Comparison of best performance validation (1) CBR model (2) UCS model (3) R model using the Bayesian algorithm (a), (d), (g), conjugate gradient algorithm (b), (e), (h), and LMBP algorithm (c), (f), (i)

Fig. 9
figure 9

Comparison of training states of (1) CBR model (2) UCS model (3) R model using the Bayesian algorithm (a), (d), (g), conjugate gradient algorithm (b), (e), (h), and LMBP algorithm (c), (f), (i)

Fig. 10
figure 10

Comparison of errors of (1) CBR model (2) UCS model (3) R model using the Bayesian algorithm (a), (d), (g), conjugate gradient algorithm (b), (e), (h), and LMBP algorithm (c), (f), (i)

5 Conclusions

From the preceding comparative model prediction utilizing Levenberg–Muarquardt Backpropagation (LMBP), Bayesian and Conjugate Gradient (CG) algorithms of the evolutionary Artificial Neural Network (ANN) for the prediction of hydrated-lime activated rice husk ash (HARHA) modified expansive soil for sustainable earthwork in a smart environment, the following can be remarked;

  • The artificial neural network has a strong ability to predict the strength properties (CBR, UCS, and R) of the soil containing HARHA. The predicted results of the ANN models using the three different algorithms accurately followed the experimental trend with a very close agreement.

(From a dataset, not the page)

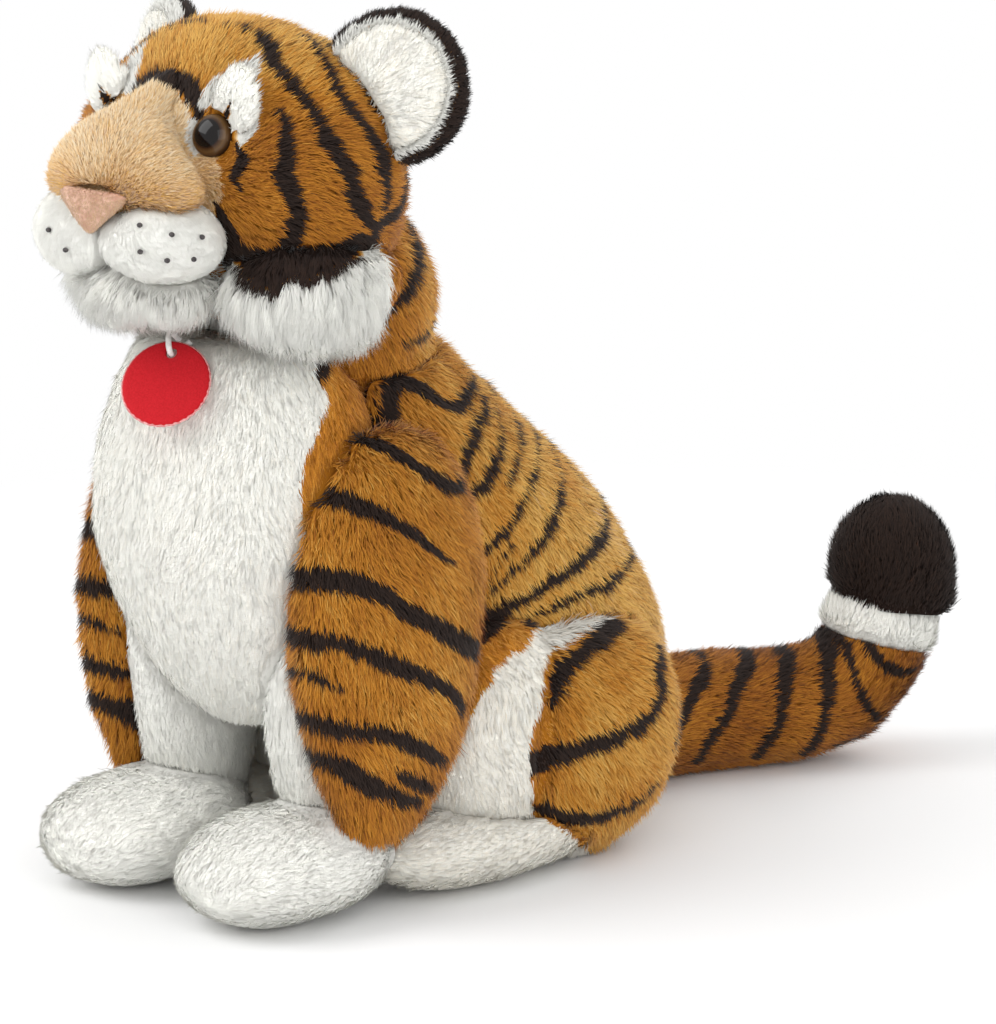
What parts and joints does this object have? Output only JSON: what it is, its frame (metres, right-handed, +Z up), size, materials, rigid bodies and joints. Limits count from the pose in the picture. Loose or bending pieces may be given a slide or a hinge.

  • While comparing the effect of changing algorithms, it was concluded that the LMBP algorithm yields an accurate estimation of the results in comparatively lesser iterations compared to the Bayesian and the conjugate gradient algorithms; hence, showing a faster rate of computing.

  • The pattern, Bayesian > Conjugate gradient > LMBP, was observed for the required number of iterations to minimize the error.

  • Finally, the LMBP algorithm outclasses the other two algorithms in terms of the predicted models’ accuracy (Table 8).